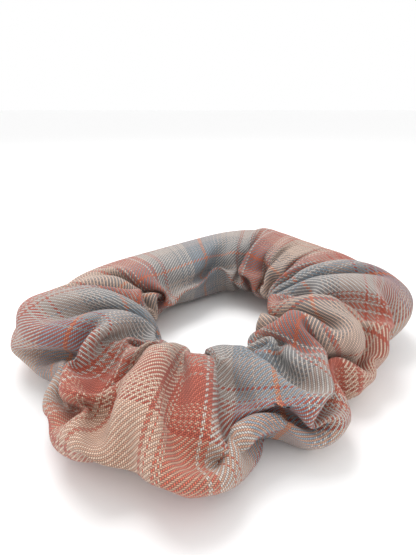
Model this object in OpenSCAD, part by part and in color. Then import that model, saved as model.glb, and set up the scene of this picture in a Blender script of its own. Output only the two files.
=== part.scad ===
// Scrunchie: a gathered cloth tube round a flat braided elastic loop.
// Millimetres. Origin: centre of the ring, on the surface it lies on. +Z is the ring's axis.
// The ring is cut in two halves at X = 0, which slide apart along X as it is stretched.

/* [Cover] */
// Thickness of the cover's wall: one layer of twill
cloth_t = 0.8; // [0.4:0.1:1.2]
// How far the outer edge is drawn in at a gather, between two lobes
gather_outer = 3; // [0:0.5:5]
// How far the hole's edge is drawn out at a gather
gather_inner = 3; // [0:0.5:5]
// How much lower the cover is at a gather than at its lobes
gather_top = 2.5; // [0:0.5:4]
// Half the width of the slit between the two halves of the ring
half_gap = 0.2; // [0.1:0.05:0.5]

/* [Elastic] */
// Radius of the relaxed loop at the elastic's inner face
elastic_r = 30.6; // [30.4:0.1:32]
// Width of the flat elastic
elastic_w = 5; // [3:0.5:6]
// Thickness of the flat elastic
elastic_t = 1.2; // [0.8:0.1:1.6]
// Length of the lap where the elastic's two ends are sewn together
elastic_lap = 10; // [6:1:14]

/* [Seams] */
// Thickness of the sewing thread
thread_d = 0.4; // [0.2:0.1:0.6]
// Length of one stitch that shows
stitch_l = 1.8; // [1:0.2:2.4]
// Distance from one stitch to the next
stitch_pitch = 3; // [2.4:0.2:5]
// Direction of the cover's closing seam, counter-clockwise from +X
closing_seam_at = 68; // [60:1:80]

/* [Hidden] */

// The lobes of the gathered cover, counter-clockwise from +X:
// direction in degrees, outer radius, hole radius, height
LOBES = [
    [2, 56, 20, 20], [26, 55, 25, 23], [66, 55, 27, 23], [108, 50, 21, 21],
    [150, 42, 17, 18], [188, 51, 19, 19], [232, 50, 22, 18], [252, 54, 27, 20],
    [272, 57, 28, 21], [298, 48, 25, 20], [326, 46, 18, 19]
];
lobe_count = len(LOBES);

// The hole's edge is never further out than this, so that the elastic stays inside the cover
hole_r_max = elastic_r - 2.6;
// Rings of points along each half, and points round each ring
rings = 32;
sides = 20;
// Height of the tube's widest level, as a part of its height: the rest is flat on the table
waist = 0.46;
// Height of the elastic's and the long seam's middle
mid_z = 9.5;
// Angle that the elastic's lap covers
lap_angle = elastic_lap / (elastic_r + elastic_t) * 180 / PI;
// Directions of the two halves
LEFT = [90, 270];
RIGHT = [-90, 90];

function turned(a) = a < LOBES[0][0] ? a + 360 : a;
function lobe_az(k) = LOBES[k % lobe_count][0] + (k >= lobe_count ? 360 : 0);
function lobe_before(a, k = 0) = lobe_az(k + 1) > a ? k : lobe_before(a, k + 1);
function smooth(u) = u * u * (3 - 2 * u);

// Share of the way from the lobe before direction a to the next one
function share(a, k) = (a - lobe_az(k)) / (lobe_az(k + 1) - lobe_az(k));

// Column c of the lobe table at direction a, less or plus the gather's depth between lobes
function blended(a, k, c, depth) =
    let (u = share(a, k))
    let (from = LOBES[k % lobe_count][c])
    let (to = LOBES[(k + 1) % lobe_count][c])
    from + (to - from) * smooth(u) + depth * (1 - cos(360 * u)) / 2;

function column(a, c, depth) = blended(turned(a), lobe_before(turned(a)), c, depth);
function outer_r(a) = column(a, 1, -gather_outer);
function hole_r(a) = min(hole_r_max, column(a, 2, gather_inner));
function height(a) = column(a, 3, -gather_top);

// A point of the tube's skin in direction a, at angle p round its section, inset by t
function skin(a, p, t) =
    let (mid = (outer_r(a) + hole_r(a)) / 2)
    let (half_w = (outer_r(a) - hole_r(a)) / 2 - t)
    let (half_h = height(a) * (1 - waist) - t)
    let (r = mid + half_w * cos(p))
    let (z = max(t, height(a) * waist + half_h * sin(p)))
    [r * cos(a), r * sin(a), z];

function ring(a, t) = [for (j = [0 : sides - 1]) skin(a, 360 * j / sides, t)];
function quad_split(a, b, c, d) = [[a, b, c], [a, c, d]];

// One half of the cover: outer skin, inner skin, and the two open ends' rims
module half_cover(span) {
    az = [for (i = [0 : rings]) span[0] + (span[1] - span[0]) * i / rings];
    outside = [for (a = az) each ring(a, 0)];
    inside = [for (a = az) each ring(a, cloth_t)];
    first_inside = len(outside);
    around = [for (j = [0 : sides - 1]) [j, (j + 1) % sides]];
    outer_faces = [
        for (i = [0 : rings - 1], s = around)
            each quad_split(i * sides + s[0], i * sides + s[1],
                (i + 1) * sides + s[1], (i + 1) * sides + s[0])
    ];
    inner_faces = [for (f = outer_faces) [f[2], f[1], f[0]] + first_inside * [1, 1, 1]];
    last = rings * sides;
    rims = [
        for (s = around)
            each concat(
                quad_split(s[1], s[0], first_inside + s[0], first_inside + s[1]),
                quad_split(last + s[0], last + s[1],
                    first_inside + last + s[1], first_inside + last + s[0]))
    ];
    polyhedron(points = concat(outside, inside), faces = concat(outer_faces, inner_faces, rims));
}

// A flat band of elastic from direction a to direction b, from radius r out by t, w wide
module band(a, b, r, t, w) {
    rotate([0, 0, a])
        rotate_extrude(angle = b - a, $fn = 96)
            translate([r, mid_z - w / 2])
                square([t, w]);
}

// One stitch lying along X at the origin
module stitch(length) {
    rotate([0, 90, 0])
        cylinder(h = length, d = thread_d, center = true, $fn = 6);
}

// A stitch of the long seam in direction a, sunk half its thickness into the cover's inner skin
module long_seam_stitch(a) {
    rotate([0, 0, a])
        translate([hole_r(a) + cloth_t, 0, mid_z])
            rotate([0, 0, 90])
                stitch(stitch_l);
}

module long_seam(span) {
    steps = floor((span[1] - span[0]) * PI / 180 * hole_r_max / stitch_pitch);
    for (i = [1 : steps - 1])
        long_seam_stitch(span[0] + (span[1] - span[0]) * i / steps);
}

module cover_left() {
    color("rosybrown")
        translate([-half_gap, 0, 0])
            half_cover(LEFT);
}

module cover_right() {
    color("tan")
        translate([half_gap, 0, 0])
            half_cover(RIGHT);
}

module elastic_left() {
    color("white")
        translate([-half_gap, 0, 0])
            band(LEFT[0], LEFT[1], elastic_r, elastic_t, elastic_w);
}

// The right half carries the lap: one end of the loop pressed down on the outside of the other
module elastic_right() {
    pressed = elastic_t / 2;
    color("whitesmoke")
        translate([half_gap, 0, 0]) {
            band(RIGHT[0], RIGHT[1], elastic_r, elastic_t, elastic_w);
            band(closing_seam_at - lap_angle, closing_seam_at,
                elastic_r + pressed, 2 * elastic_t - pressed, elastic_w - 0.2);
        }
}

// Zigzag bar tack through both layers of the lap
module elastic_join_stitches() {
    tack_count = 9;
    tack_h = elastic_w - 1;
    color("dimgray")
        translate([half_gap, 0, 0])
            for (i = [1 : tack_count])
                rotate([0, 0, closing_seam_at - lap_angle * i / (tack_count + 1)])
                    translate([elastic_r + 2 * elastic_t, 0, mid_z])
                        rotate([i % 2 == 0 ? 12 : -12, 0, 0])
                            cylinder(h = tack_h, d = thread_d, center = true, $fn = 6);
}

module long_seam_stitches_left() {
    color("darkgray")
        translate([-half_gap, 0, 0])
            long_seam(LEFT);
}

module long_seam_stitches_right() {
    color("gray")
        translate([half_gap, 0, 0])
            long_seam(RIGHT);
}

// The short seam that joins the tube's two ends, on the inside of the upper and outer skin
module closing_seam_stitches() {
    stitches = 16;
    low = -30;
    high = 150;
    ahead = 4;
    color("silver")
        translate([half_gap, 0, 0])
            for (i = [0 : stitches - 1]) {
                p = low + (high - low) * i / (stitches - 1);
                here = skin(closing_seam_at, p, cloth_t);
                next = skin(closing_seam_at, p + ahead, cloth_t);
                outward = norm([next[0], next[1]]) - norm([here[0], here[1]]);
                translate(here)
                    rotate([0, -atan2(next[2] - here[2], outward), closing_seam_at])
                        stitch(stitch_l);
            }
}

cover_left();
cover_right();
elastic_left();
elastic_right();
elastic_join_stitches();
long_seam_stitches_left();
long_seam_stitches_right();
closing_seam_stitches();
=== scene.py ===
"""Scrunchie: a gathered plaid twill tube round a flat braided elastic loop.

The cover is one strip of cloth, simulated as a closed tube that the elastic has gathered into a ring.
Lengths in the cloth sections are millimetres; they become metres when a mesh is made.
"""
import math
import bpy
import numpy as np
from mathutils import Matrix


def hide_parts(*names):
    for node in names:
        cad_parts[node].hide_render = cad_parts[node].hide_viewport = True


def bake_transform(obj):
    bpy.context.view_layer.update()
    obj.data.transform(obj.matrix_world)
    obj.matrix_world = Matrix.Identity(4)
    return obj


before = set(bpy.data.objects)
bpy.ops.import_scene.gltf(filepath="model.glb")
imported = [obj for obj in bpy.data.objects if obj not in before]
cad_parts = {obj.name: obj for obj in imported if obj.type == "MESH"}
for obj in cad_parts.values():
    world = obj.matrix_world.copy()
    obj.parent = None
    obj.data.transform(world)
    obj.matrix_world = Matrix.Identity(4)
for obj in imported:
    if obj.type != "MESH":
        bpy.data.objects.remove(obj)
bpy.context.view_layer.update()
MM = 0.001
TINY = 1e-9

# The strip of cloth, without its seam allowances, and its thickness
CLOTH_LENGTH = 285.0
CLOTH_ROUND = 80.0
CLOTH_THICKNESS = 0.5
# Direction of the closing seam. All directions are degrees counter-clockwise from +X
CLOSING_SEAM_AT = 68.0

# The elastic loop: radius and height of the band's middle, and the band's own size
ELASTIC_RADIUS = 31.2
ELASTIC_Z = 9.5
ELASTIC_WIDTH = 5.0
ELASTIC_THICKNESS = 1.2
ELASTIC_LAP = 10.0

# Sewing thread: its thickness, the distance from one stitch to the next, and the short steps in that
# distance, of which the last one is the gap
THREAD_THICKNESS = 0.4
STITCH_PITCH = 3.0
STEPS_PER_STITCH = 6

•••

:: Problem to work on ::
Every line from the one containing "cover_left();" through the one containing "CLOSING_SEAM_AT = 68.0" is to be given again exactly, both ends included, and no line outside that range.

:: The reply ::
cover_left();
cover_right();
elastic_left();
elastic_right();
elastic_join_stitches();
long_seam_stitches_left();
long_seam_stitches_right();
closing_seam_stitches();
=== scene.py ===
"""Scrunchie: a gathered plaid twill tube round a flat braided elastic loop.

The cover is one strip of cloth, simulated as a closed tube that the elastic has gathered into a ring.
Lengths in the cloth sections are millimetres; they become metres when a mesh is made.
"""
import math
import bpy
import numpy as np
from mathutils import Matrix


def hide_parts(*names):
    for node in names:
        cad_parts[node].hide_render = cad_parts[node].hide_viewport = True


def bake_transform(obj):
    bpy.context.view_layer.update()
    obj.data.transform(obj.matrix_world)
    obj.matrix_world = Matrix.Identity(4)
    return obj


before = set(bpy.data.objects)
bpy.ops.import_scene.gltf(filepath="model.glb")
imported = [obj for obj in bpy.data.objects if obj not in before]
cad_parts = {obj.name: obj for obj in imported if obj.type == "MESH"}
for obj in cad_parts.values():
    world = obj.matrix_world.copy()
    obj.parent = None
    obj.data.transform(world)
    obj.matrix_world = Matrix.Identity(4)
for obj in imported:
    if obj.type != "MESH":
        bpy.data.objects.remove(obj)
bpy.context.view_layer.update()
MM = 0.001
TINY = 1e-9

# The strip of cloth, without its seam allowances, and its thickness
CLOTH_LENGTH = 285.0
CLOTH_ROUND = 80.0
CLOTH_THICKNESS = 0.5
# Direction of the closing seam. All directions are degrees counter-clockwise from +X
CLOSING_SEAM_AT = 68.0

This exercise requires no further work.